Half Circle Painting exhibits both the variety and wholeness of Comte’s practice: it is a semi-circle shaped canvas marked by a single brushstroke which sweeps from the lower half of the painting in a clockwise motion to the upper half. The brush, the width of which is equal to the radius of the painting, produces a monochromatic gradient from black to white as it deposits acrylic onto the canvas in a dynamic movement, resulting in a mark which contains both the time and physical gesture of its making. Its shaped canvas can be viewed as derivative of minimalist enquiries into painting’s form, while its surface combines impressionistic gestures. The painting, which as a result of these conditions bares resemblance to objects of time, also relates directly to other works in Comte’s practice. It is, in fact, difficult to view Comte’s two-dimensional works apart from her three-dimensional works to the extent that the relation between them develops what she calls “a back and forth between flat painting gestures and voluminous characters. A constant play between foreground, middle, and background, and the human experience within it.”[3][4] Most notably, and when regarded as part of a series of paintings which includes other half-, and full-circle canvases, Half Circle Painting seems closely tied to the use of wood in Comte’s larger sculptural works, as the brushstroke also parallels the growth-rings of a tree viewable on the cross-section of its trunk, which can be dated using dendrochronological scientific methods to reveal its year of formation, as well as information about the atmospheric conditions of its location over time. Comte’s own stated interest in the mnemonic capacities of natural materials is therefore closely related to the visual connotations offered by her paintings. Half Circle Painting emphasizes the unity of Comte’s practice in highlighting the way in which each element of her work is fundamental to a whole. The work’s conceptual strength is gained as much by these means of relation, as it is by her engagement with art history, and questions relating to nature. –Elsa Gray
[1] Quoted from the artist’s biography. Available at https://www.claudiacomte.ch/biography
[2] ibid
[3] The artist speaking for Engadin Art Talks 2018. Available at https://www.youtube.com/watch?v=UrEIJzTppw0
203 x 103 x 3 cm (framed)
Claudia Comte’s wide range of works is unified by a common origin. Citing her upbringing in the rural landscape of Grancy, Switzerland as her most profound and sustained influence, her practice can be characterized by an interrogation of the relationship between natural materials, technology, and craftsmanship, as well as “the way the conditions of our planet modify [those] materials.”[1] Working across sculpture, painting, film and mixed media installation, Comte is specifically interested in the patterns, systems, and code which exist organically in nature and has developed her thinking around these in multiple ways to form a practice “guided by a distinct rule-measurement system of her own creation, wherein each work specifically relates to one another.”[2] Beyond method, her interest is further expanded by her reinvestigation of principles concerned with form, from related art historical currents such as geometric abstraction and movements including Concrete Art, and Minimalism.
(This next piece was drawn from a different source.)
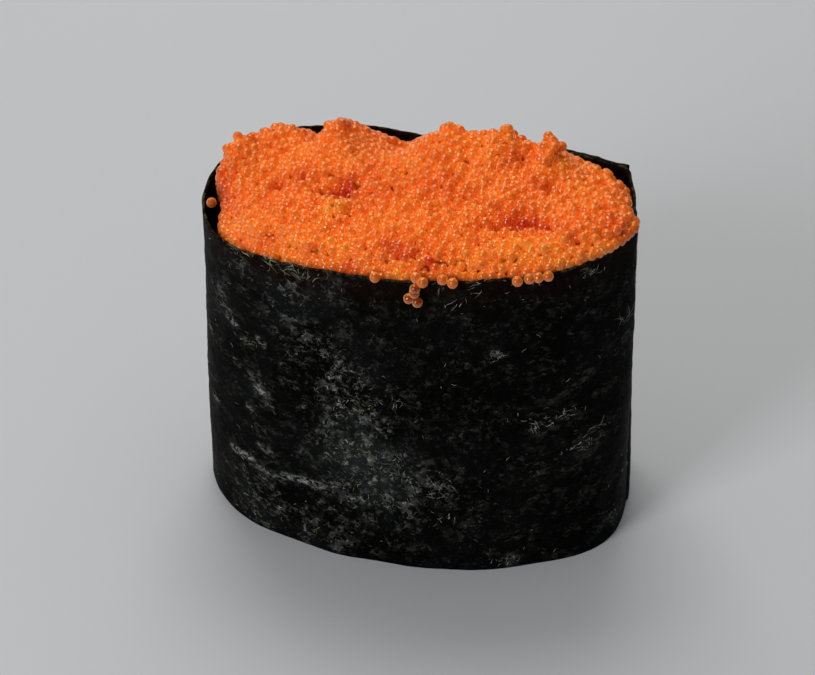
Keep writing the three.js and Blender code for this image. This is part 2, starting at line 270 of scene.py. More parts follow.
# Creases: angle and level at each end, width in mm, height in mm.
CREASES = [
    (3.600, 0.248, 3.810, 0.256, 0.40, 0.26), (3.78, 0.240, 4.00, 0.218, 0.50, 0.12),
    (3.940, 0.240, 4.110, 0.251, 0.40, 0.20), (4.06, 0.252, 4.25, 0.240, 0.45, 0.24),
    (3.790, 0.328, 3.935, 0.306, 0.50, 0.12), (3.92, 0.200, 4.06, 0.190, 0.60, -0.14),
    (3.625, 0.752, 3.725, 0.722, 0.32, 0.20), (3.74, 0.697, 3.820, 0.674, 0.30, 0.15),
    (3.820, 0.726, 3.900, 0.692, 0.32, 0.16), (3.80, 0.541, 3.910, 0.521, 0.50, 0.20),
    (3.735, 0.452, 3.805, 0.441, 0.38, 0.14), (3.46, 0.388, 3.540, 0.374, 0.40, 0.14),
    (3.570, 0.835, 3.650, 0.795, 0.35, 0.13), (3.45, 0.660, 3.510, 0.610, 0.35, 0.13),
    (3.900, 0.880, 3.980, 0.850, 0.35, 0.10), (3.66, 0.600, 3.740, 0.575, 0.32, 0.12),
    (5.55, 0.56, 5.95, 0.66, 0.8, 0.05),
    (5.70, 0.30, 6.00, 0.42, 0.9, 0.05),
    (5.95, 0.12, 6.10, 0.30, 1.2, -0.16),
    (4.80, 0.30, 5.20, 0.20, 0.9, 0.04),
    (1.20, 0.60, 1.70, 0.48, 0.8, 0.16),
    (0.30, 0.42, 0.62, 0.60, 0.7, 0.15),
    (2.50, 0.70, 2.90, 0.52, 0.7, 0.16),
]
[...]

Half Circle Painting exhibits both the variety and wholeness of Comte’s practice: it is a semi-circle shaped canvas marked by a single brushstroke which sweeps from the lower half of the painting in a clockwise motion to the upper half. The brush, the width of which is equal to the radius of the painting, produces a monochromatic gradient from black to white as it deposits acrylic onto the canvas in a dynamic movement, resulting in a mark which contains both the time and physical gesture of its making. Its shaped canvas can be viewed as derivative of minimalist enquiries into painting’s form, while its surface combines impressionistic gestures. The painting, which as a result of these conditions bares resemblance to objects of time, also relates directly to other works in Comte’s practice. It is, in fact, difficult to view Comte’s two-dimensional works apart from her three-dimensional works to the extent that the relation between them develops what she calls “a back and forth between flat painting gestures and voluminous characters. A constant play between foreground, middle, and background, and the human experience within it.”[3][4] Most notably, and when regarded as part of a series of paintings which includes other half-, and full-circle canvases, Half Circle Painting seems closely tied to the use of wood in Comte’s larger sculptural works, as the brushstroke also parallels the growth-rings of a tree viewable on the cross-section of its trunk, which can be dated using dendrochronological scientific methods to reveal its year of formation, as well as information about the atmospheric conditions of its location over time. Comte’s own stated interest in the mnemonic capacities of natural materials is therefore closely related to the visual connotations offered by her paintings. Half Circle Painting emphasizes the unity of Comte’s practice in highlighting the way in which each element of her work is fundamental to a whole. The work’s conceptual strength is gained as much by these means of relation, as it is by her engagement with art history, and questions relating to nature. –Elsa Gray
[1] Quoted from the artist’s biography. Available at https://www.claudiacomte.ch/biography
[2] ibid
[3] The artist speaking for Engadin Art Talks 2018. Available at https://www.youtube.com/watch?v=UrEIJzTppw0
Claudia Comte, was born 1983 in Switzerland. Her work is defined by her interest on the memory of materials and by a careful observation of how the hand relates to different technologies.